Having regard to the partial decision of 13 September 2005,

Having regard to the observations submitted by the respondent Government,

Having deliberated, decides as follows:

THE FACTS

A. Circumstances of the case

The applicant, Mr Adnan Akdeniz Taş, is a Turkish national who was born in 1975 and lives in Tokat. He was represented before the Court by Mr H. Erdoğan, a lawyer practising in Ankara.

The facts of the case, as submitted by the parties, may be summarised as follows.

On 19 December 2000 the applicant, who was the editor-in-chief of a periodical, participated in a demonstration protesting at the establishment of the F-Type prisons, in order to report on the event for his newspaper. During the demonstration, the applicant was involved in a fight with the police and participated in the destruction of a police car.

On 21 March 2001 he was arrested on suspicion of aiding a terrorist organisation, namely the TDP (Turkish Revolutionary Party). The applicant was taken to the anti-terror branch of the Ankara Security Directorate.

On 23 March 2001 the applicant was brought before the Ankara State Security Court, where he only denied the accusations against him but did not declare that his statement had been taken under duress or complain about the ill-treatment he had allegedly suffered in police custody. On the same day he was placed in detention on remand.

On 8 February 2001 the public prosecutor at the Ankara State Security Court filed an indictment with the court, charging the applicant under Article 169 of the Criminal Code. The public prosecutor relied on documents and propaganda material relating to the TDP which had been seized during the search of the applicant’s house.

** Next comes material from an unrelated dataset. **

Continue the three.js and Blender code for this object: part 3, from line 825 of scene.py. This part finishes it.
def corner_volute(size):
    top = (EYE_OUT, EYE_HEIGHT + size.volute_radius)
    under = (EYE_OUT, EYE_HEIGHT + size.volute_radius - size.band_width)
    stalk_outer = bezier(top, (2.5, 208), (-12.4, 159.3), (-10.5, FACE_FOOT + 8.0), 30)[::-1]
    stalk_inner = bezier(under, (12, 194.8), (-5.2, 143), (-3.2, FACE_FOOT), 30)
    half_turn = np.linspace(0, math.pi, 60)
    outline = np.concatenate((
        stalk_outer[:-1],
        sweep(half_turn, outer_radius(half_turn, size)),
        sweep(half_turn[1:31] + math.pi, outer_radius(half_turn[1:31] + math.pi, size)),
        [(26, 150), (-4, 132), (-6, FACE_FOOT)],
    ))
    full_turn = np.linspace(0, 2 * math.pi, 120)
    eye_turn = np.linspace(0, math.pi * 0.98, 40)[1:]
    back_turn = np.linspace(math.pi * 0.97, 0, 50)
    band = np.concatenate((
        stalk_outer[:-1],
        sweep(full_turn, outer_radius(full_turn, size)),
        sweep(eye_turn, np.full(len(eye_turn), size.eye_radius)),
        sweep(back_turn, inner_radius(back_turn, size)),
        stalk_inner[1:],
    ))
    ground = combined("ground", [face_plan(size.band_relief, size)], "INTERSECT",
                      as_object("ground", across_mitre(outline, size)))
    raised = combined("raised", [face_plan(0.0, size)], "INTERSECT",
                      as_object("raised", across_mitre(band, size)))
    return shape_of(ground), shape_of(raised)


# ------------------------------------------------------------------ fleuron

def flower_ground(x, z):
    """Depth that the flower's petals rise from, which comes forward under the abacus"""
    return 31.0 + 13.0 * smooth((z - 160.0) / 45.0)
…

He further took into consideration that the applicant had participated in a number of events aimed at protesting against the establishment of the F-type prisons, and especially the fact that he had got into a fight with the police and participated in the destruction of a police car during the demonstration of 19 December 2000.

On 9 July 2001 the Ankara State Security Court, relying on the documents and materials seized in the applicant’s house, convicted the applicant of aiding the members of an illegal organisation, namely the TDP, and sentenced him to three years and nine months’ imprisonment.

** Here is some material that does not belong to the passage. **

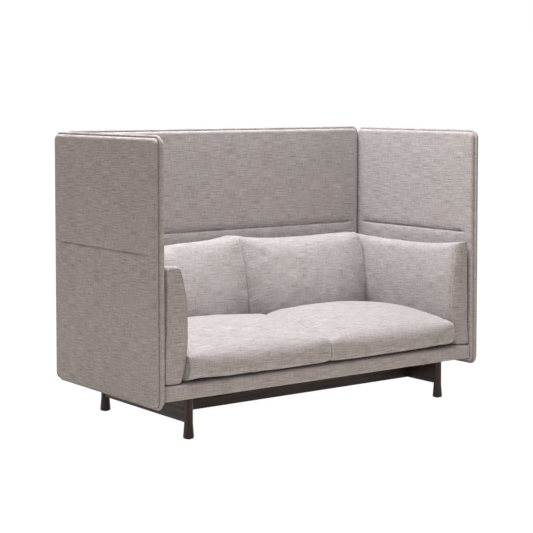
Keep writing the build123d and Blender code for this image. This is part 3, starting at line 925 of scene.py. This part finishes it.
def evened(line, spacing):
    """A closed line at even spacing."""
    closed = np.vstack([line, line[:1]])
    length = np.linalg.norm(np.diff(closed, axis=0), axis=1).sum()
    return spaced(closed, round(length / spacing))


# %% Welt and topstitches
def welt(name, line, half_width, half_height, finish, body):
    """A thin rounded ridge along a closed line."""
    run, side, out = line_frames(line)
    corners, sides = [], 8
    for k in range(sides):
        angle = 2 * math.pi * k / sides
        corners.append(
            line + out * (half_height * math.cos(angle)) + side * (half_width * math.sin(angle))
        )
    return add_piece(name, np.concatenate(corners), tube_faces(sides, len(line)), finish, body)


def stitch_row(name, line, length, thickness, finish, body):
    """One short round stitch at each point of a line, half sunk in the cloth."""
    run, side, out = line_frames(line)
    rings = [(-0.5, 0.3), (-0.3, 1.0), (0.3, 1.0), (0.5, 0.3)]  # place along it, fatness
    sides, points = 6, []
    for share, fat in rings:
        for k in range(sides):
            angle = 2 * math.pi * k / sides
            offset = out * math.cos(angle) + side * math.sin(angle)
            points.append(line + run * (share * length) + offset * (thickness / 2 * fat))
    n, per = len(line), len(rings) * sides
    points = np.stack(points, axis=1).reshape(-1, 3)
    stitch = tube_faces(len(rings), sides, closed=False)
    faces = [tuple(i * per + p for p in face) for i in range(n) for face in stitch]
    return add_piece(name, points, faces, finish, body)


# %% [markdown]
# ## Outlines of the six cushions
# Each outline has four corners, given from its lower front round to its upper front, or
# for an arm cushion from its lower inner side. With them go the bows of its four sides,
# from the bottom one on, and the radii of its corners. The seats are fullest in the middle
# and fall over their front in one broad curve, with a crisp corner at both ends. The backs
# stand on the deck and belly forward, and their inner ends rise highest. The arms are
# slim, level along the middle and pointed at their front and rear ends.

# %% Outlines, in metres
def seat_outlines(low, high):
    """The fullest outline of a seat cushion and those of its inner and outer ends."""
    front, rear, floor = low[1] + 0.004, high[1], low[2]

    def corners(lift, front_top, rear_top, back_by, foot_by=0.004, rear_by=0.012):
        top = [(rear - rear_by, floor + rear_top), (front + back_by, floor + front_top)]
        return [(front + foot_by, floor + lift), (rear, floor), *top]

    full = corners(lift=0.011, front_top=0.120, rear_top=0.181, back_by=0.006)
    inner = corners(lift=0.013, front_top=0.122, rear_top=0.160, back_by=0.008)
    outer = corners(lift=0.021, front_top=0.123, rear_top=0.154, back_by=0.010)
    full = full, (0.0, 0.003, 0.042, 0.006), (0.032, 0.020, 0.030, 0.073)
    inner = inner, (0.0, 0.003, 0.022, 0.006), (0.024, 0.015, 0.020, 0.016)
    outer = outer, (0.0, 0.003, 0.021, 0.007), (0.032, 0.015, 0.020, 0.016)
    return full, (inner, outer)


def back_outlines(low, high):
    """The fullest outline of a back cushion and those of its inner and outer ends."""
    rear, floor = high[1], low[2]

    def corners(foot, top, lean, head=0.134):
        upper = [(rear - lean, floor + top), (rear - head, floor + top)]
        return [(rear - foot, floor), (rear, floor), *upper]

    full = corners(foot=0.262, top=0.486, lean=0.0)
    inner = corners(foot=0.200, top=0.524, lean=0.010)
    outer = corners(foot=0.182, top=0.497, lean=0.010)
    full = full, (0.0, 0.004, 0.012, 0.040), (0.032, 0.025, 0.034, 0.070)
    inner = inner, (0.0, 0.002, 0.006, 0.034), (0.032, 0.020, 0.016, 0.014)
    outer = outer, (0.0, 0.002, 0.006, 0.034), (0.032, 0.020, 0.014, 0.010)
    return full, (inner, outer)


def arm_outlines(low, high):
    """The fullest outline of an arm cushion and those of its front and rear ends."""
    inner, floor = low[0], low[2]

    def corners(foot, head, top, foot_in=0.029, head_in=0.031):
        lower = [(inner + foot_in, floor), (inner + foot, floor)]
        return [*lower, (inner + head, floor + top), (inner + head_in, floor + top)]

    full = corners(foot=0.102, head=0.102, top=0.468)
    front = corners(foot=0.112, head=0.101, top=0.506)
    rear = corners(foot=0.108, head=0.096, top=0.486)
    full = full, (0.0, 0.010, 0.011, 0.031), (0.020, 0.018, 0.026, 0.030)
    front = front, (0.0, -0.002, 0.003, 0.044), (0.016, 0.016, 0.007, 0.007)
    rear = rear, (0.0, 0.0, 0.004, 0.029), (0.016, 0.016, 0.012, 0.012)
    return full, (front, rear)


# %% [markdown]
# ## From net to cushion
# One function makes all six. It draws the net, lets it drift a little so that no two are
# twins, fills it, presses it into its room, splits each square of the net into four and
# adds the folds, then the welts and stitches. A left cushion is drawn as a right one and
# mirrored, so that "inner" means the same on both sides.

# %% Making a cushion
thread_finish = speckled("thread", (0.50, 0.46, 0.43), (0.62, 0.58, 0.55), 900.0, Roughness=0.8)
cushion_gap = 0.0010  # left between neighbouring cushions
top_room, side_room = 0.012, 0.005  # how far the cloth may stand above and beside its solid
uneven, uneven_size = 0.0016, 0.11
welt_step, welt_size = 0.005, (0.0017, 0.0022)  # half width and half height
stitch_pitch, stitch_size = 0.0065, (0.0042, 0.0010)  # length and thickness
straight = ((0, 0),) * 4
kinds = {  # outlines, axis along the cushion, fullness, fill, finish
    "seat": (seat_outlines, 0, 2.0, 0.9, linen_long),
    "back": (back_outlines, 0, 2.8, 0.75, linen_long),
    "arm": (arm_outlines, 1, 3.0, 0.8, linen_side),
}


def make_cushion(kind, side, seed, turned_in, folds=(), turn_reach=0.055):
    """Draws, fills and presses one cushion, then adds the seams at its ends."""
    outlines, along, fullness, fill, finish = kinds[kind]
    name, sign = f"{kind}_cushion_{side}", 1 if side == "right" else -1
    low, high = (np.array(v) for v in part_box(name))
    if sign < 0:
        low[0], high[0] = -high[0], -low[0]
    span = (low[along] + cushion_gap, high[along] - cushion_gap)
    points, faces, seams, n = cushion_net(
        span, *outlines(low, high), fullness, turned_in, turn_reach
    )
    points = points[:, (0, 1, 2) if along == 0 else (1, 0, 2)]
    piece = add_piece(f"{name}_linen", points, faces, finish, name)
    face_outward(piece)
    out = read_vectors(piece.data.vertex_normals, "vector")
    points += out * (uneven * drift(points, uneven_size, seed))[:, None]
    points[:, 0] *= sign
    piece.data.vertices.foreach_set("co", points.ravel())
    if sign < 0:
        piece.data.flip_normals()
    swelled = blow_up(piece, np.concatenate(seams))
    low, high = (np.array(v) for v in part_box(name))
    high[2] += top_room
    low[0] -= side_room if name != "seat_cushion_right" else -cushion_gap
    high[0] += side_room if name != "seat_cushion_left" else -cushion_gap
    points = press_into_room(read_vectors(piece.data.vertices, "co"), low, high)
    piece.data.vertices.foreach_set("co", points.ravel())
    fine = piece.modifiers.new("fine", "SUBSURF")
    fine.levels = fine.render_levels = 1
    bpy.context.view_layer.update()
    shown = bpy.data.meshes.new_from_object(
        piece.evaluated_get(bpy.context.evaluated_depsgraph_get())
    )
    piece.modifiers.remove(fine)
    piece.data = shown
    shown.name = piece.name
    points = read_vectors(shown.vertices, "co")
    out = read_vectors(shown.vertex_normals, "vector")
    for one_fold in folds:
        points = fold(points, out, *one_fold)
    shown.vertices.foreach_set("co", points.ravel())
    shown.update()
    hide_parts(name)
    for label, seam, step in (("low", seams[0], 1), ("high", seams[1], -1)):
        line, label = evened(points[seam], welt_step), f"{name}_{label}"
        ridge = welt(f"{label}_welt", line, *welt_size, finish, name)
        second, third = points[seam + 2 * step * n], points[seam + 3 * step * n]  # net rows
        line = evened(second * 0.7 + third * 0.3, stitch_pitch)
        row = stitch_row(f"{label}_stitches", line, *stitch_size, thread_finish, name)
    print(f"{name}: {len(shown.polygons)} faces, swelled {swelled * 1000:.0f} mm")


# %% [markdown]
# ## Six cushions, none alike
# At the seam between the seats the left one stands higher, and the right one falls off in
# a round shoulder. Both bulge out under the arm cushions. The left back cushion comes
# forward over the inner end of the right one, which is drawn back and wrinkled. The left
# arm's front end is low and full, and the right arm's is slim. An end says how far its
# four corners move, as (across, up) pairs in the order of the outline, and this dies out
# over turn_reach. A fold has two points, a half width and a depth.

# %% Two seat cushions
raised_rear = ((0, 0), (0, 0), (0, 0.011), (0, -0.014))
round_shoulder = ((0, 0), (0, 0), (0, -0.052), (0, -0.018))
sunk_rim = ((0, 0), (0, 0), (0, -0.006), (0, -0.006))
left_bulge, right_bulge = (
    ((x, -0.44, 0.285), (x, -0.25, 0.285), 0.050, -0.018) for x in (-0.762, 0.762)
)
make_cushion("seat", "left", 10.0, (raised_rear, sunk_rim), [left_bulge])
make_cushion("seat", "right", 11.0, (round_shoulder, sunk_rim), [right_bulge], turn_reach=0.15)

# %% Two back cushions
forward_rim = ((-0.004, 0), (0, 0), (0, 0), (-0.006, 0))
drawn_back = ((0.012, 0), (0, 0), (0, -0.006), (0.016, -0.006))
long_rise = ((-0.030, 0.30, 0.770), (-0.440, 0.30, 0.756), 0.050, -0.012)
inner_wrinkles = [
    ((-0.004, 0.20, 0.640), (0.100, 0.185, 0.566), 0.007, 0.0055),
    ((0.004, 0.20, 0.600), (0.070, 0.185, 0.540), 0.008, 0.0030),
]
outer_ear = [
    ((0.762, 0.29, 0.746), (0.725, 0.29, 0.750), 0.014, -0.006),
    ((0.735, 0.21, 0.715), (0.690, 0.20, 0.690), 0.010, 0.0035),
]
make_cushion("back", "left", 12.0, (forward_rim, straight), [long_rise])
make_cushion("back", "right", 13.0, (drawn_back, straight), inner_wrinkles + outer_ear)

# %% Two arm cushions
low_top = ((0, 0), (0, 0), (0, -0.012), (0, -0.012))
slim_inside = ((0.040, 0.004), (0, 0), (0, 0), (0.052, 0.002))
make_cushion("arm", "left", 14.0, (low_top, straight))
make_cushion("arm", "right", 15.0, (slim_inside, straight))

# %% [markdown]
# ## Under the deck
# Twelve webbing straps run from front to rear and carry the foam. Each lies flat on both
# beams and sags by half a millimetre between them. A black dust cloth closes the deck. It
# is stapled tight under the beams, and hangs a millimetre or so slack between them.

# %% Straps
strap_cloth = speckled(
    "strap_cloth", (0.05, 0.045, 0.04), (0.12, 0.11, 0.10), 900.0, Roughness=0.9
)
web_low, web_high = (np.array(v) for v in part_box("deck_webbing"))
half_count, strap_width = 6, 0.060  # straps on either side of the deck's middle
strap_pitch, strap_sag = 0.100, 0.0005
last = web_high[0] - strap_width / 2  # middle of the outermost strap
middles = [side * (last - strap_pitch * k) for side in (-1, 1) for k in range(half_count)]
steps = 60
places = np.linspace(web_low[1], web_high[1], steps)
sag = strap_sag * np.sin(np.linspace(0, math.pi, steps))
strap_section = [(-0.5, web_low[2]), (0.5, web_low[2]), (0.5, web_high[2]), (-0.5, web_high[2])]
web_points, web_faces = [], []
for middle in middles:
    used = 4 * steps * (len(web_points) // 4)
    for aside, level in strap_section:
        across = np.full(steps, middle + aside * strap_width)
        web_points.append(np.column_stack([across, places, level - sag]))
    for face in sheet_faces(5, steps):
        web_faces.append(tuple(used + p % (4 * steps) for p in face))
    web_faces += [tuple(used + k * steps + end for k in range(4)) for end in (0, steps - 1)]
straps = add_piece("deck_straps", np.concatenate(web_points), web_faces, strap_cloth, smooth=False)
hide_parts("deck_webbing")
print("straps:", len(middles), "at x =", sorted(round(float(x), 3) for x in middles)[-half_count:])

# %% Dust cloth
black_cloth = speckled(
    "black_cloth", (0.012, 0.012, 0.012), (0.03, 0.03, 0.03), 700.0, Roughness=0.95
)
cloth_low, cloth_high = (np.array(v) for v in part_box("deck_dust_cloth"))
cloth_cut = cloth_high - cloth_low
columns, rows = 96, 48
slack_run = 0.05  # the cloth hangs its full slack so far in from its staples
u, v = (g.ravel() for g in np.meshgrid(np.linspace(0, 1, columns), np.linspace(0, 1, rows)))
across, back = u * cloth_cut[0], v * cloth_cut[1]
to_edge = np.minimum(np.minimum(u, 1 - u) * cloth_cut[0], np.minimum(v, 1 - v) * cloth_cut[1])
points = np.column_stack([cloth_low[0] + across, cloth_low[1] + back, 0 * u])
slack = 0.0010 + 0.0006 * drift(points, 0.16, 21.0)
points[:, 2] = (cloth_low[2] + cloth_high[2]) / 2 - slack * ease(to_edge / slack_run)
dust_cloth = add_piece("dust_cloth_sheet", points, sheet_faces(rows, columns), black_cloth)
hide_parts("deck_dust_cloth")
print("dust cloth, flat size in metres:", [round(float(c), 3) for c in cloth_cut[:2]])

# %% [markdown]
# ## Last check
# The dressed settee has to fill the same box as its solids, give or take the cloth. How
# much its box has grown over theirs is printed.

# %% Sizes and finish
shown_low, shown_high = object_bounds()
growth = zip(shown_high - shown_low, cad_high - cad_low)
print("grown by mm:", [round((a - b) * 1000, 1) for a, b in growth])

On 5 December 2001 the Court of Cassation upheld the decision of the State Security Court.

B. Relevant domestic law and practice

The relevant domestic law and practice are set out in Göç v. Turkey ([GC], no. 36590/97, §§ 29-34, ECHR 2002V).

COMPLAINT

The applicant complained under Article 6 § 3 (b) of the Convention that the Principal Public Prosecutor’s written submissions to the Court of Cassation were not communicated to him.

THE LAW

On 13 September 2005, the Court decided to declare the application partly inadmissible and to communicate the applicant’s complaint under Article 6 § 3 (b) of the Convention to the respondent Government. On 16 January 2006, the Government submitted their observations on the admissibility and merits of the case. The applicant was invited to answer those observations by 28 February 2006 at the latest.

On 10 April 2006, the Registry sent a registered letter to the applicant’s representative, informing him that the period allowed for submission of the applicant’s observations on the admissibility and merits of the application had expired on 28 February 2006 and that no extension of time had been requested. This letter was delivered to the address of the applicant’s representative on 22 April 2006. The Court notes that in the said letter the applicant’s representative attention was also drawn to the provisions of Article 37 § 1 (a) of the Convention. The Registry has received no response to this day.

Under these circumstances, the Court concludes that the applicant no longer intends to pursue his application within the meaning of Article 37 § 1 (a) of the Convention.

Accordingly, Article 29 § 3 of the Convention should no longer apply to the case and it should be struck out of the list.

For these reasons, the Court unanimously

Decides to strike the application out of its list of cases.